Among the hedge funds being tracked by Insider Monkey, Chicago-based investment firm Citadel Investment Group is a leading shareholder in Hologic, Inc. (NASDAQ:HOLX) with 2.2 million shares worth more than $149 million.
2. Flex Ltd. (NASDAQ:FLEX)
Number of Hedge Fund Holders: 43
PE Ratio: 8.57
Flex Ltd. (NASDAQ:FLEX) announced on October 18 that it had purchased Anord Mardix, a critical power distributor, from investment firm Bertram Capital in a deal worth $540 million. The purchase is part of a plan to expand presence in the data center market. The company offers electronic manufacturing services to original equipment manufacturers. It is headquartered in Singapore and was founded in 1990. In 2020, the firm achieved 92% growth in sustainable energy use year-on-year and even used ESG standards to screen all new global suppliers it conducted business with.
In May, investment advisory Citi reiterated a Buy rating on Flex Ltd. (NASDAQ:FLEX) stock and raised the price target to $25 from $22, noting that the new management had the ability to unlock “value and gems” within the business.
At the end of the second quarter of 2021, 43 hedge funds in the database of Insider Monkey held stakes worth $1.4 billion in Flex Ltd. (NASDAQ:FLEX), down from 48 the preceding quarter worth $1.6 billion.
In its Q4 2020 investor letter, Sound Shore Management, an asset management firm, highlighted a few stocks and Flex Ltd. (NASDAQ:FLEX) was one of them.
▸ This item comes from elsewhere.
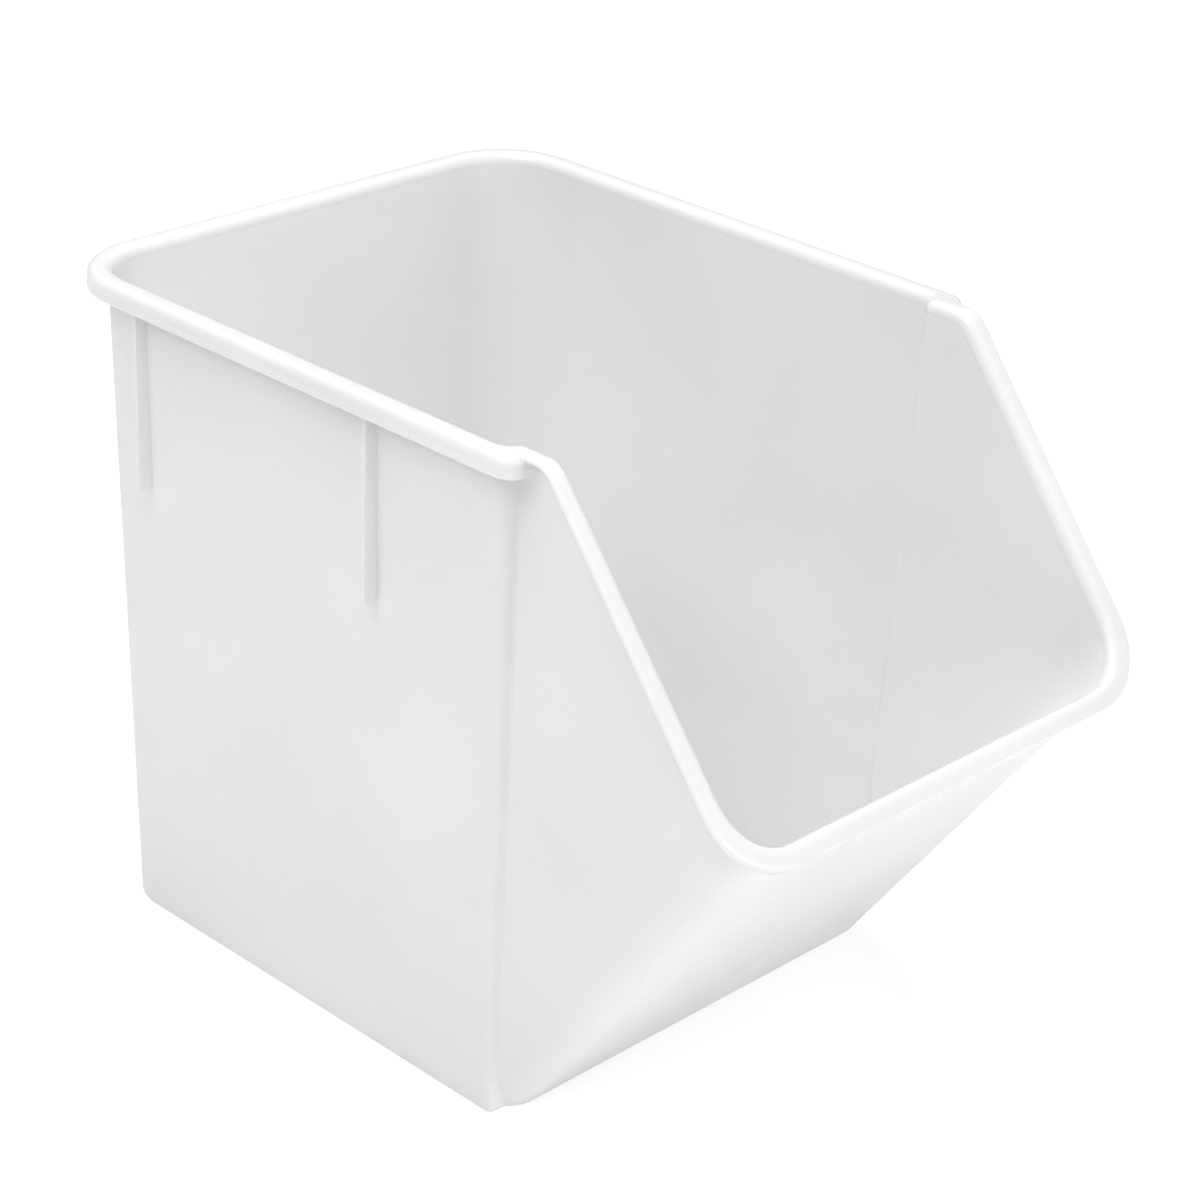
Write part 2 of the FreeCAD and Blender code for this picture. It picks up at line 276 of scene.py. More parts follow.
class Skin:
    """One skin of the bin, outer or inner, as stations round the mouth and their walls.

    foot is the lower point of each wall line, top its upper point, mouth the point where the
    wall would meet the mouth surface, and out the outward normal in that surface."""

    def __init__(self, p, inset, base, drop):
        n = p.small_steps
        arc, small = np.linspace(0, 1, p.arc_steps + 1), np.linspace(0, 1, n + 1)
        self.shares = (held(p.line_steps // 2), arc, held(p.line_steps), small, small)
        level = Plan(p, [p.height], inset)
        x, y, nx, ny = (v[0] for v in level.box_line(self.shares))
        start_y = y[-1]
        top_plan = Plan(p, [p.height - drop], inset)
        tx, ty, _, _ = (v[0] for v in top_plan.box_line(self.shares))
        flat = np.zeros_like(x)
        box_mouth = np.stack([x, y, flat + p.height], -1)
        box_top = np.stack([tx, ty, flat + p.height - drop], -1)
        box_out = np.stack([nx, ny, flat], -1)
        box_up = np.tile([0.0, 0.0, 1.0], (len(x), 1))

        _, _, bend_start, bend_end = mouth_frame(p, 0.0)
        self.cheek_end = self.meet(p, inset, np.array([0.0]))[0][0]
        cheek_shares = self.cheek_shares(p, start_y, bend_start, bend_end)
        cy = start_y + (self.cheek_end[1] - start_y) * cheek_shares
        cy[0] = start_y
        cz, cup, _, _ = mouth_frame(p, cy)
        cx = Plan(p, cz, inset).c
        cheek_mouth = np.stack([cx, cy, cz], -1)
        cheek_out = np.tile([1.0, 0.0, 0.0], (len(cy), 1))
        cheek_top = cheek_mouth - cup * drop
        cheek_top[:, 0] = Plan(p, cheek_top[:, 2], inset).c
        cheek_top[0] = box_top[-1]

        base_plan = Plan(p, [base], inset)
        base_s = base_plan.step()[0][0]
        self.turns_up = np.linspace(0, max(base_s, 0.02), n + 1)
        rest = np.linspace(self.turns_up[-1], QUARTER, p.arc_steps + 1)[1:]
        turns = np.concatenate([self.turns_up[1:], rest])
        crease_mouth, crease_top, crease_out, crease_up = self.crease(p, inset, turns, drop)
        front_shares = held(p.line_steps // 2)[1:]
        last_x = crease_mouth[-1, 0]
        fx = last_x * (1 - front_shares)
        front_mouth = np.tile(crease_mouth[-1], (len(fx), 1))
        front_mouth[:, 0] = fx
        front_top = np.tile(crease_top[-1], (len(fx), 1))
        front_top[:, 0] = fx
        front_out = np.tile(crease_out[-1], (len(fx), 1))
        front_up = np.tile(crease_up[-1], (len(fx), 1))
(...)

Here is what the fund said:
“Our third quarter addition of contract manufacturer Flex provides a great example. Originally an electronics-focused outsource manufacturer with highly cyclical cash flows and short product lifecycles, the company has evolved its customer base toward the capital goods, automotive and healthcare industries. Having successfully recast itself as a longer-cycle, “new industrial,” Flex’s stock is benefitting from more stable and diversified cash flows and more consistent revenue growth. CEO Revathi Advaithi joined in early 2019 and she has refocused the company by accelerating the transition to these longer-cycle businesses. Moreover, the company has been shareholder oriented, using the company’s ample free cash to reduce shares outstanding by 35% in the last decade. Lastly, Flex’s Nextracker division should provide nice upside. The solar tracking company manufactures motors, software and systems for utility-scale power generation projects and business is growing quickly as the shift toward sustainable energy sources hastens. We believe Nextracker is underappreciated and could represent a significant amount of hidden value. At 13 times earnings Flex is a very attractive risk reward opportunity.”
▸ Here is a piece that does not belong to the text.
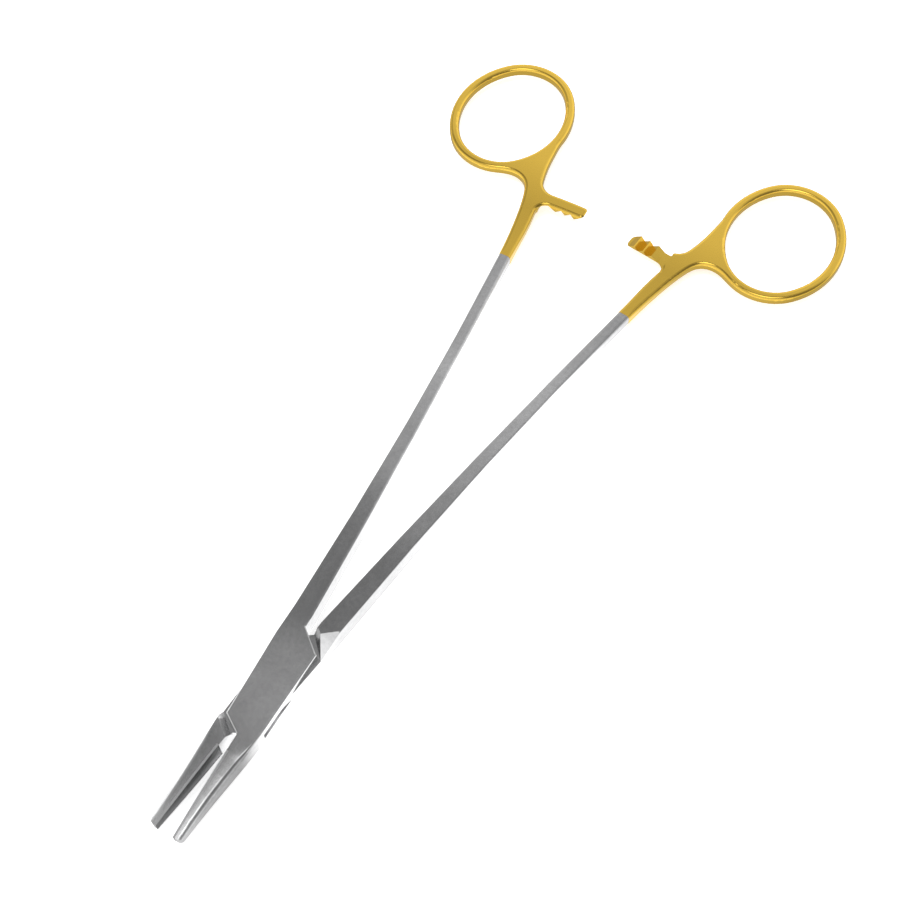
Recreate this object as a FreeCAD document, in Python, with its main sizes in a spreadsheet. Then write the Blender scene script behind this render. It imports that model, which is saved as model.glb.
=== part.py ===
import FreeCAD, Part
import math
import os

from FreeCAD import Placement, Rotation, Vector

# Surgical needle holder, box-lock pattern, 180 mm nominal length.
# Both arms are drawn in the closed position: pivot on Z, jaws towards -Y, finger rings towards +Y.
# In an arm's own plan, positive x is the side of its ring and negative x the side of its jaw.
# Heights are measured from the middle plane; each placement lifts the piece so that the box rests on z = 0.

doc = FreeCAD.newDocument("needle_holder")
sheet = doc.addObject("Spreadsheet::Sheet", "sheet")

SIZES = [
    ("rest_angle", 3.2, "each arm's turn from closed in the pictured pose, degrees"),
    ("ring_angle", 10.36, "line from pivot to ring centre against the middle line when closed, degrees"),
    ("ring_distance", 135.4, "pivot to ring centre"),
    ("box_half_height", 2.3, "half the thickness of the box lock"),
    ("box_half_width", 4.09, "half the width of the box lock at the pivot"),
    ("box_flare", 0.035, "widening of the box lock towards the rings, per mm"),
    ("box_reach", 8.75, "pivot to the slanted rear ends of the box lock, square to them"),
    ("box_rear_slope", 39.5, "slope of the slanted rear ends, degrees"),
    ("box_front_slope", 33.0, "slope of the slanted front ends, degrees"),
    ("box_side_end", 8.3, "pivot to the end of the box lock's straight outer side"),
    ("box_edge", 0.35, "rounding of the long edges at the box lock"),
    ("tongue_height", 1.56, "thickness of the tongue"),
    ("tongue_play", 0.03, "clearance above and below the tongue"),
    ("end_play", 0.12, "clearance between tongue and slot ends"),
    ("cheek_play", 0.2, "clearance between a cheek's end and the foot of the ramp"),
    ("ramp_run", 1.1, "length of the ramp from tongue to full thickness"),
    ("facet_slope", 18.1, "slope of the facet behind the ramp, degrees"),
    ("facet_line", 7.375, "distance of the facet's top edge from the pivot, square to it"),
    ("facet_turn", 43.5, "direction of the facet's top edge against the x axis, degrees"),
    ("facet_length", 9.0, "length of the facet's cut along its top edge"),
    ("facet_middle", 11.5, "pivot to the middle of the facet's cut, along its top edge"),
    ("pin_radius", 1.5, "radius of the pivot pin"),
    ("pin_head_radius", 1.9, "radius of the pin's flared ends"),
    ("pin_play", 0.03, "radial clearance of the pin in the tongue"),
    ("jaw_gap", 0.03, "distance of each gripping face from the middle line when closed"),
    ("jaw_length", 20.0, "length of a jaw from the box lock to its tip"),
    ("jaw_root_width", 3.54, "width of a jaw at the box lock"),
    ("jaw_tip_width", 1.75, "width of a jaw at its tip"),
    ("jaw_tip_height", 1.0, "half the thickness at the tip"),
    ("jaw_tip_round", 1.25, "rounding of the tip in plan"),
    ("insert_back", 3.1, "root of a jaw to the root end of its insert"),
    ("insert_thick", 0.4, "thickness of the inserts"),
    ("shank_start", 14.0, "end of the box part"),
    ("shank_split", 0.25, "inner edge of the shank at the box part, from the middle line"),
    ("shank_root_width", 4.0, "width of the shank at the box part"),
    ("shank_middle_width", 2.85, "width of the shank at half its length"),
    ("shank_end_width", 2.6, "width of the shank at the neck"),
    ("shank_bow", 0.72, "bow of the shank towards the middle line"),
    ("shank_root_height", 2.28, "half the thickness of the shank at the box part"),
    ("shank_middle_height", 1.85, "half the thickness of the shank at half its length"),
    ("neck_half_height", 1.35, "half the thickness at the start of the neck"),
    ("ring_half_height", 1.03, "half the thickness of the ring and the ratchet bar"),
    ("ring_half_length", 14.0, "longer half axis of the ring's centre line"),
    ("ring_half_width", 11.68, "shorter half axis of the ring's centre line"),
    ("ring_wire", 2.0, "width of the ring's wire"),
    ("ring_lean", 3.8, "lean of the ring's long axis towards the middle line, degrees"),
    ("ring_edge", 0.7, "rounding of the upper edges of ring, neck and ratchet bar"),
    ("ring_bevel", 0.42, "bevel of their lower edges"),
    ("bar_back", 19.8, "ring centre to the near edge of the ratchet bar, towards the pivot"),
    ("bar_width", 3.0, "width of the ratchet bar"),
    ("bar_end", 11.1, "end of the ratchet bar, degrees inwards of the ring centre line"),
    ("bar_corner", 1.0, "rounding of the bar's end corners"),
    ("bar_fillet_far", 3.4, "fillet between bar and neck on the ring side"),
    ("bar_fillet_near", 2.2, "fillet between bar and shank on the box side"),
    ("tooth_first", 10.08, "first tooth tip, degrees"),
    ("tooth_pitch", 1.03, "angle between tooth tips, degrees"),
    ("tooth_lead", 0.62, "flank of a tooth facing the bar's end, degrees"),
    ("tooth_web", 0.4, "thickness of the bar below the teeth"),
    ("tooth_lip", 0.15, "thickness of the bar's lip beyond the teeth"),
    ("tooth_past", 0.4, "tooth tips past the middle plane"),
    ("tooth_run_out", 0.77, "last flank, degrees"),
    ("mill_wall", 6.28, "wall where the milled half of the bar ends, degrees"),
    ("mill_past", 1.6, "run of the mill past both edges of the bar"),
]
for row, (alias, value, note) in enumerate(SIZES, 1):
    sheet.set("A%d" % row, alias)
    sheet.set("B%d" % row, str(value))
    sheet.set("C%d" % row, note)
    sheet.setAlias("B%d" % row, alias)
doc.recompute()


def size(alias):
    return float(sheet.get(alias))


TEETH = 3
CUT = 60.0             # length of cuts that run past the whole piece
CLEAR = 1.0            # what a cutting outline stands clear of the piece
SHANK_SECTIONS = 5
SEAM = 0.03            # step of the plated neck above the bare shank
RING_END_SHARE = 0.875 # radius at the ring's ends as a share of its shorter half axis
JOIN_OUT = 205.0       # where the neck's edges meet the ring, degrees round from its far end
JOIN_IN = -92.0

# Jaw sections: share of the jaw's length, share of its narrowing, rounding of the outer edges.
JAW_STATIONS = ((0.0, 0.0, 0.35), (0.155, 0.13, 0.8), (0.37, 0.38, 1.0), (0.58, 0.62, 1.1), (0.8, 0.84, 1.0),
                (1.0, 1.0, 0.85))
JAW_THINNING = 1.8     # exponent of the thinning towards the tip
JAW_SPREAD = 0.12      # widening of a jaw behind its tip, per mm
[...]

1. Mohawk Industries, Inc. (NYSE:MHK)
Number of Hedge Fund Holders: 44
PE Ratio: 3.55
Mohawk Industries, Inc. (NYSE:MHK) recently posted earnings for the third quarter, reporting earnings per share of $3.95, beating predictions by $0.15. The revenue over the period was $2.8 billion, up more than 9% year-on-year. The increase in oil and gas prices in recent weeks has resulted in higher transportation costs for the firm. Coupled with demand problems, the share price has pulled back in the past few days.
Mohawk Industries, Inc. (NYSE:MHK) makes and sells flooring products. As part of an ESG initiative, the company also offers sustainable carpeting and flooring options. The company also aims to offset energy used to make products by installing solar units in remote communities.
Among the hedge funds being tracked by Insider Monkey, New York-based investment firm Pzena Investment Management is a leading shareholder in Mohawk Industries, Inc. (NYSE:MHK) with 1.6 million shares worth more than $308 million.